Roger Thurow is Senior Fellow on Global Agriculture and Food Policy at the Chicago Council on Global Affairs. He is a co-author, with Scott Kilman, of Enough: Why the World’s Poorest Starve in an Age of Plenty.

Throughout this past summer, in the long-suffering hills of western Rwanda, legions of farmers toiled at their sloped plots. With hoes and axes, they crafted flat, wide terraces and a simple water-management system that would keep valuable topsoil in place. Their efforts were part of a $800 million investment program supported by the United States and other international donors that is meant to boost Rwanda’s agricultural production and reduce its dependence on food aid. The farmers were reshaping their land in the hope that a new watershed, along with better-quality seeds and fertilizer, would double or triple their harvests of corn, potatoes, beans, and rice by the next season.

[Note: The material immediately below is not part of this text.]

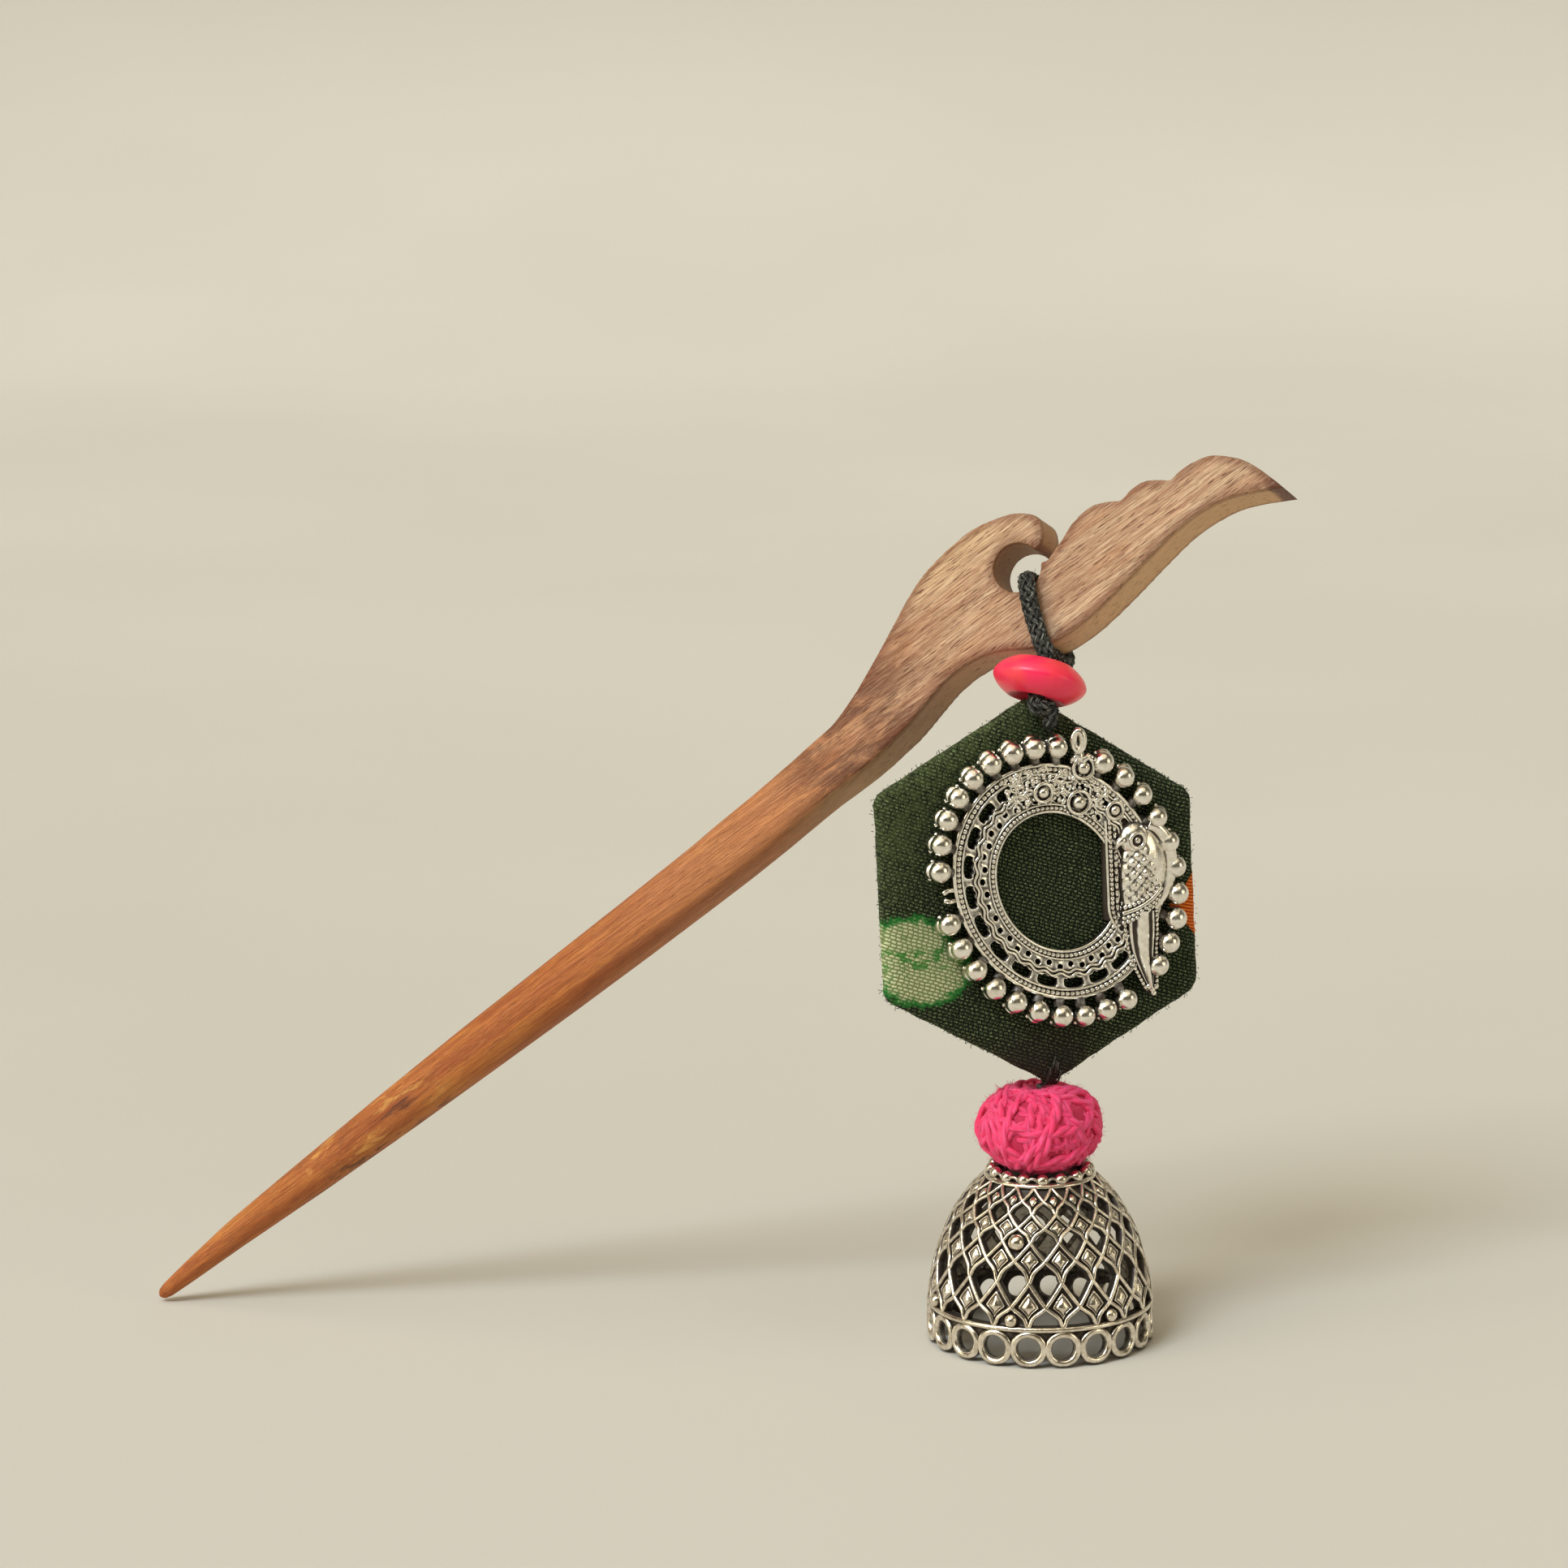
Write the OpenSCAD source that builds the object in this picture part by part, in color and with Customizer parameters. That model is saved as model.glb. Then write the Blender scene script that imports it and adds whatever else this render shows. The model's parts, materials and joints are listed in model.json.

As he patrolled the hillsides one day last June, Innocent Musabyimana, the project’s manager in the Ministry of Agriculture, expressed a kind of desperate optimism. “To make our agriculture sustainable, we have to do this,” he said. “Ninety percent of the country is like this, all hills. If we don’t do anything, in 40 years, with the erosion, the farms will be gone.” Musabyimana opened his arms wide. “This,” he said, taking in the sweeping panorama, “is our future.” He meant the future of Rwanda and the future of Africa. But he might as well have been talking about the future of the world, too. For what is happening on the hills near Lake Kivu is at the vanguard of an effort to reverse years of neglect in agricultural development, tackle widespread chronic hunger, and satisfy the world’s ever-expanding appetite.